Once again, we observe no detection drift, meaning that our detections cover all possible layers of abstraction of the capability group. Next, let’s see what happens if one of the above detection doesn’t fire.

Example 2 with Drift:

Table 4 assumes that the same Group 4 capabilities are being analyzed, but this time the Network Protocol 2 detection does not trigger.

Table 4: Group 4 with detection drift

In this second example, we don’t know if 2 detections failed or if there were more, but we do know that something changed in the adversary behavior that caused at least a subset of our detections that should have hit to not fire.

In summary, this section demonstrates how the concept of detection drift can highlight how and where changes in adversary behavior can affect the coverage of your detections.

Adapting to account for automated response

One complexity with this approach is that many detection devices now have the ability to also respond to an attack in addition to detecting it. In these circumstances detections occurring after the response would occur need to be accounted for.

This is similar to the modified approach that would support kill chain analysis.

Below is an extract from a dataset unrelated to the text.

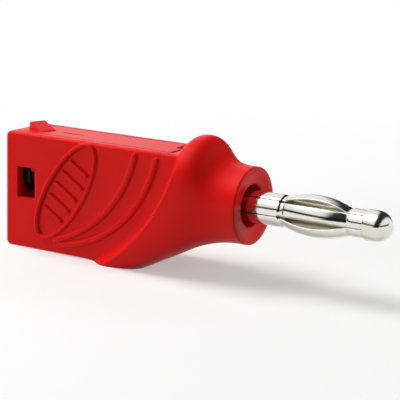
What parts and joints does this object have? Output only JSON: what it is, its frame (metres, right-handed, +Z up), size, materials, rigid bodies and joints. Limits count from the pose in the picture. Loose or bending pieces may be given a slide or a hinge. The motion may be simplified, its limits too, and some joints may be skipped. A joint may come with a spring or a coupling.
{
  "type": "stackable banana plug",
  "caption": "Stackable banana plug with a flat flared grip, a ribbed side, a hinged screw cover, a rear stacking socket and a sprung leaf pin.",
  "frame": {"origin": "middle of the collar's front face, on the axis of the plug pin", "axes": "+X along the pin towards its tip, +Y across the flat housing, +Z up, with the flat base below the pin at Z -9.5 mm"},
  "size_m": [0.0537, 0.0116, 0.0174],
  "materials": {
    "red_moulding": "satin",
    "red_cover": "satin",
    "plated_brass": "satin",
    "nickel": "polished",
    "spring_metal": "polished",
    "plated_steel": "satin"
  },
  "bodies": {
    "housing": {"housing": "red_moulding", "contact_body": "plated_brass", "core_pin": "nickel", "spring_leaf_1": "spring_metal", "spring_leaf_2": "spring_metal", "spring_leaf_3": "spring_metal", "spring_leaf_4": "spring_metal", "spring_leaf_5": "spring_metal", "spring_leaf_6": "spring_metal"},
    "cover": {"top_cover": "red_cover"},
    "pad": {"clamp_pad": "plated_steel"},
    "screw": {"clamp_screw": "plated_steel"}
  },
  "joints": [
    {"name": "cover_hinge", "type": "hinge", "parent": "housing", "child": "cover", "pos_m": [-0.0117, 0, 0.00485], "axis": [0, 1, 0], "range_deg": [0, 95]},
    {"name": "pad_slide", "type": "slide", "parent": "housing", "child": "pad", "axis": [0, 0, -1], "range_m": [0, 0.0015]},
    {"name": "screw_turn", "type": "hinge", "parent": "pad", "child": "screw", "pos_m": [-0.0141, 0, 0], "axis": [0, 0, -1], "range_deg": [0, 1080]}
  ],
  "couplings": [
    {"joint": "screw_turn", "follows": "pad_slide", "rad_per_m": 12566}
  ]
}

In both circumstances, detections that occurred after the attack is expected to be stopped would not be included within the minimum detection count.

In the abstraction map below, we assume that an EDR would stop the attack prior to seeing network activity. Notice the updated MD values for detections occurring prior to the EDR response and that the value remains unchanged for the network protocol detection.

Figure 5: Tagged abstraction map with EDR Response

Tracking detection drift is one approach for identifying when an organization’s detections are becoming less effective. These calculations provide the ability for an organization to repair their defenses by automatically identifying changes in adversary behavior that are no longer detected. There are several limitations in implementing detection drift that should be recognized.

1. Many detection engineers will include multiple artifacts within the same detection rule. If those artifacts have different minimum detection scores, it becomes difficult to automatically output the MD value from within the alert.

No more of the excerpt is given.